Speluncae – modern Sperlonga, a coastal town roughly halfway between Rome and Naples. The Latin spelunca means “cave,” and the location has a natural grotto (nativo specu) which was used as the triclinium of an adjacent villa, owned by Tiberius. The Sperlonga sculptures were discovered at the site in 1957, and may well have been commissioned by Tiberius himself.
mare Amunclanum…Fundanos montes – the town of Amyclae was deserted by Pliny’s time, apparently having been overrun by snakes (N.H. 3.28). The town of Fundi (modern Fondi) lay around 10 miles to the north.
subsidio – dative of purpose, “(in order) to help.”
maior – “more influential” (understand factus est).
fide – repetition (polyptoton) of fideret in the first sentence of the chapter; this time Tacitus makes clear the irony with the concessive clause quamquam exitiosa suaderet.

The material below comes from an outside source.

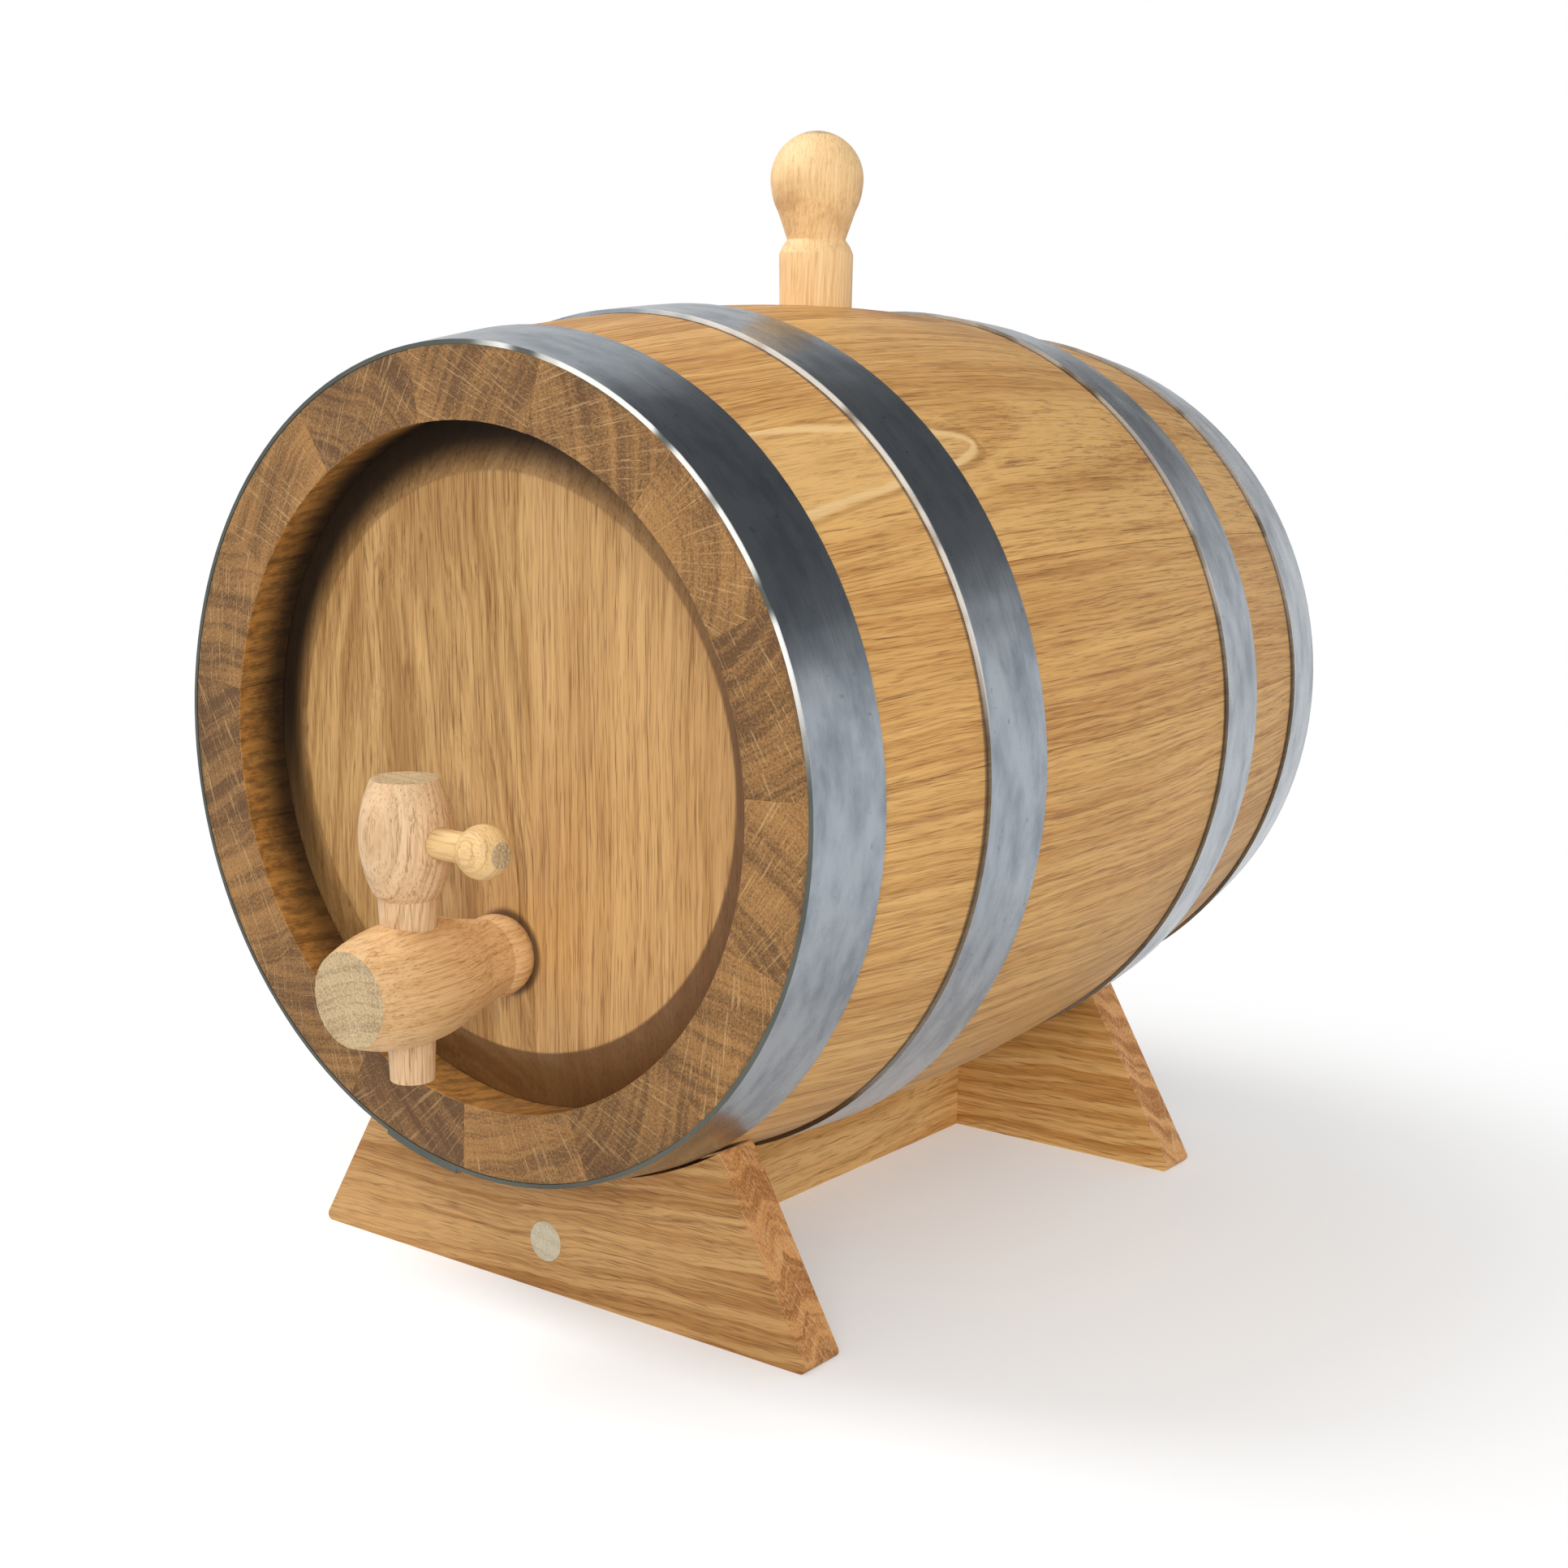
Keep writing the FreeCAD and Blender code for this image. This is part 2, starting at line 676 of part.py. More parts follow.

adsimulabat iudicis partes – “he played the part of judge.” The pretence and deceit of Sejanus is conveyed by the choice of verb and its promotion, and the contrast with fide just before it. Furneaux: “he was the real author of the charges, but set up nominal accusers, and himself affected a judicial or impartial attitude.”
subditis – “with men delegated.” Ablative absolute.

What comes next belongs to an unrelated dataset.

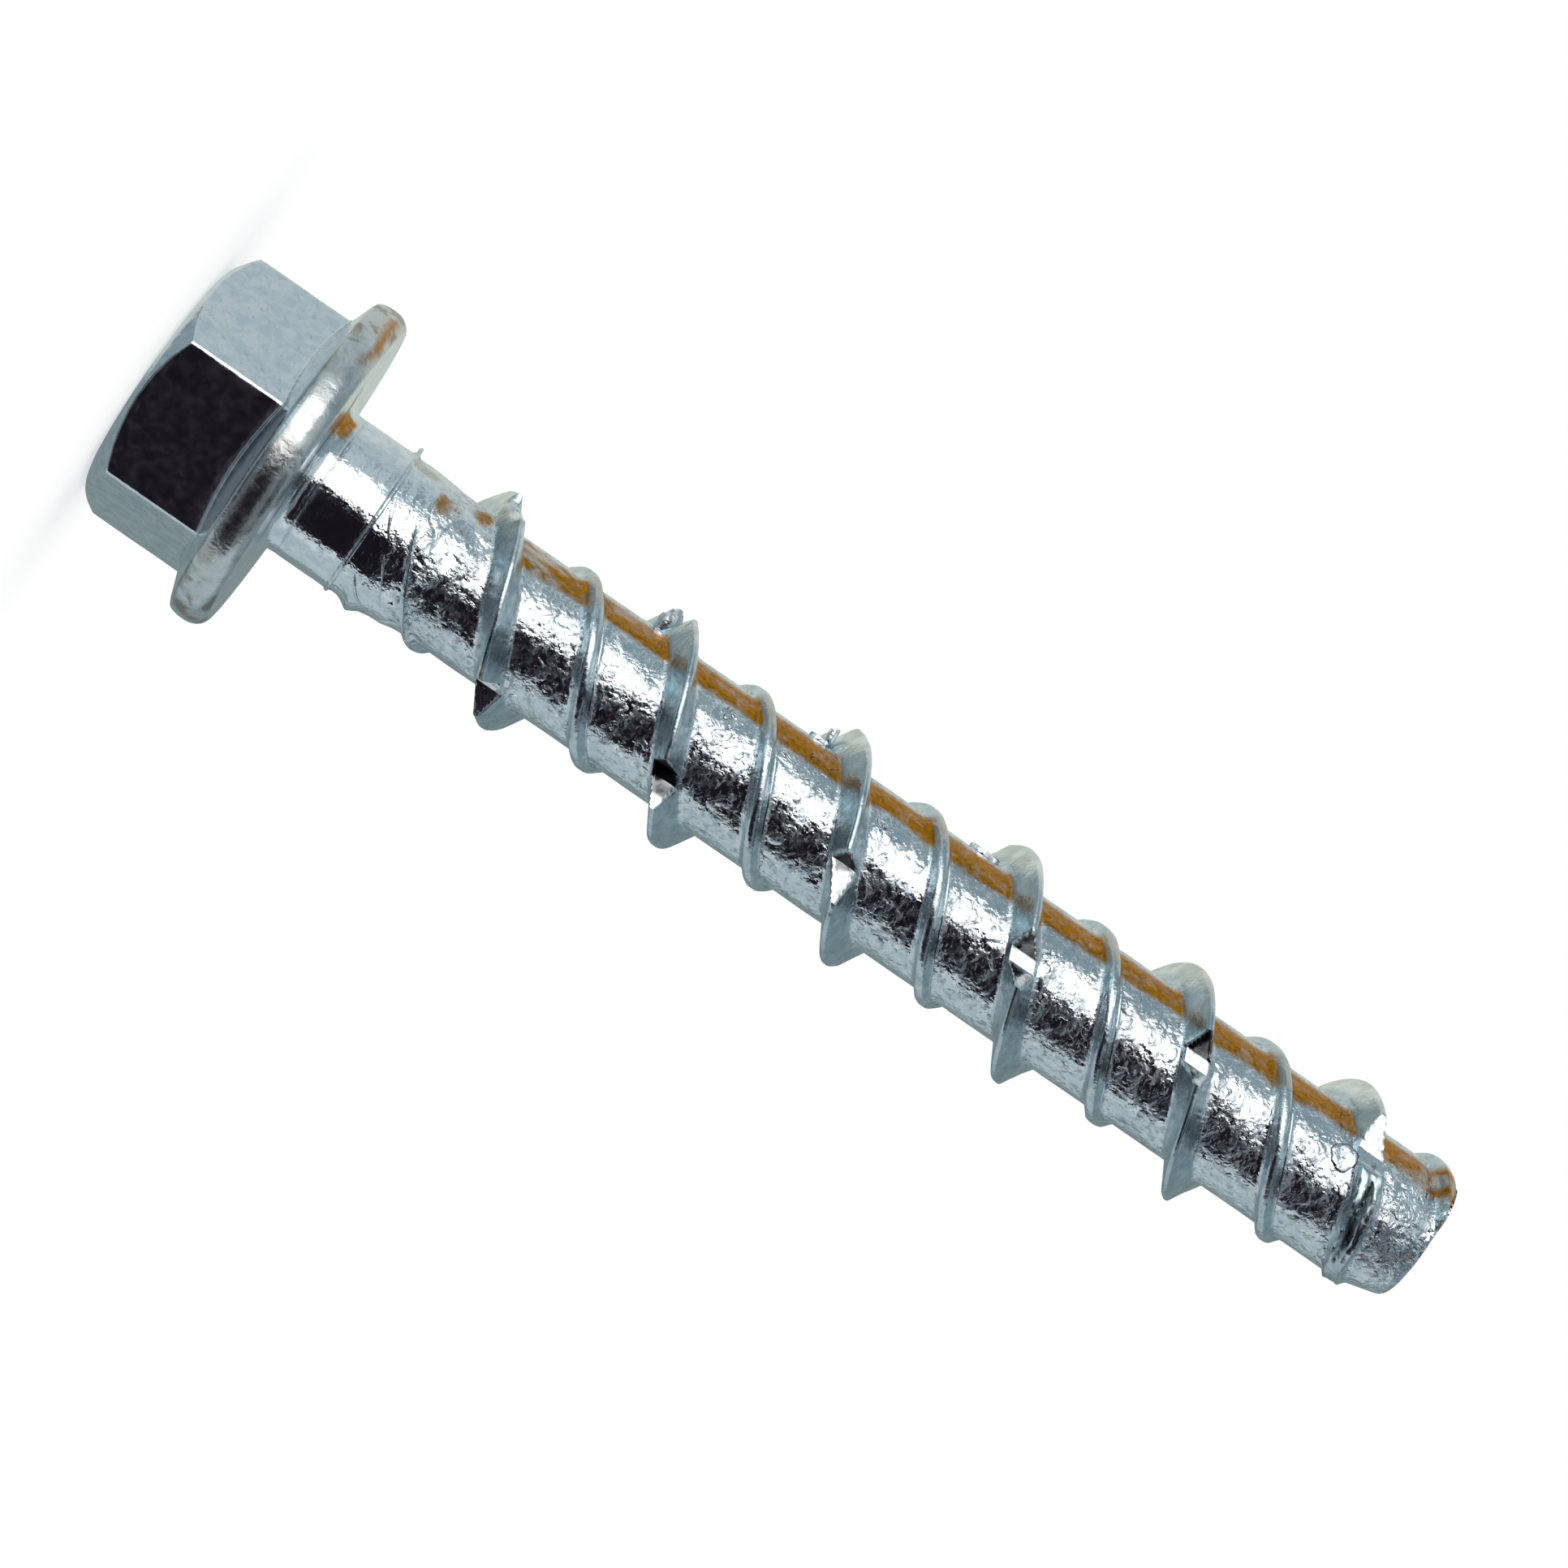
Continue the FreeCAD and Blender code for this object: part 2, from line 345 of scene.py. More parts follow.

maxime…proximum successioni – the superlatives lay bare Sejanus’ ambition.
Neronem – Nero Julius Caesar, the eldest son of Germanicus and Agrippina.
quamquam…tamen… – the young man is portrayed as a tragic character: basically good (modesta iuventa), but flawed (plerumque…oblitum). He was exiled to Ponza in 29 AD for treason, along with his mother.
in praesentiarum = in praesentia rerum.
velle…cupere… – indirect statement to reproduce the (imagined) words of Nero’s advisers (libertis et clientibus). Note the oratorical nature of the Latin as they try to persuade him: balanced phrases and patriotic vocabulary.
senis et segnitiam iuvenis iuxta insultet – the sibilance is difficult to ignore. Tacitus seems to be conveying their hushed, impatient spurs.
And by chance during those days a double-headed danger which presented itself to Caesar increased the empty rumours and provided the man himself with grounds as to why he should have more trust in the friendship and reliability of Sejanus. They were feeding in the villa whose name is “Spelunca”, between the sea of Amyclae and the mountains of Fundi, in a natural grotto. Its mouth, after a sudden rockslide, buried some servants. Hence fear in everyone and the flight of those who were celebrating the feast. Sejanus, suspended above Caesar on both of his knees and his hands, placed himself in the way of the falling debris, and was found in such a position by the soldiers who had come to help. He became more influential due to that and, although he advocated fatal things, he was listened to with confidence, as not being worried about himself. And he played the role of judge against the family of Germanicus, with men delegated to take on the roles of accusers and to attack Nero especially, as he was closest to succession and, although he was a modest youth, nevertheless he often forgot what was appropriate in the present circumstances, all the while being spurred on by his freedmen and clients, who were in a hurry to obtain power, to show himself assured and confident in spirit: they said that the Roman people wished for this, that the armies wanted it, nor would Sejanus dare to oppose it, though currently he was mocking the tolerance of the old man and the inertia of the young man alike.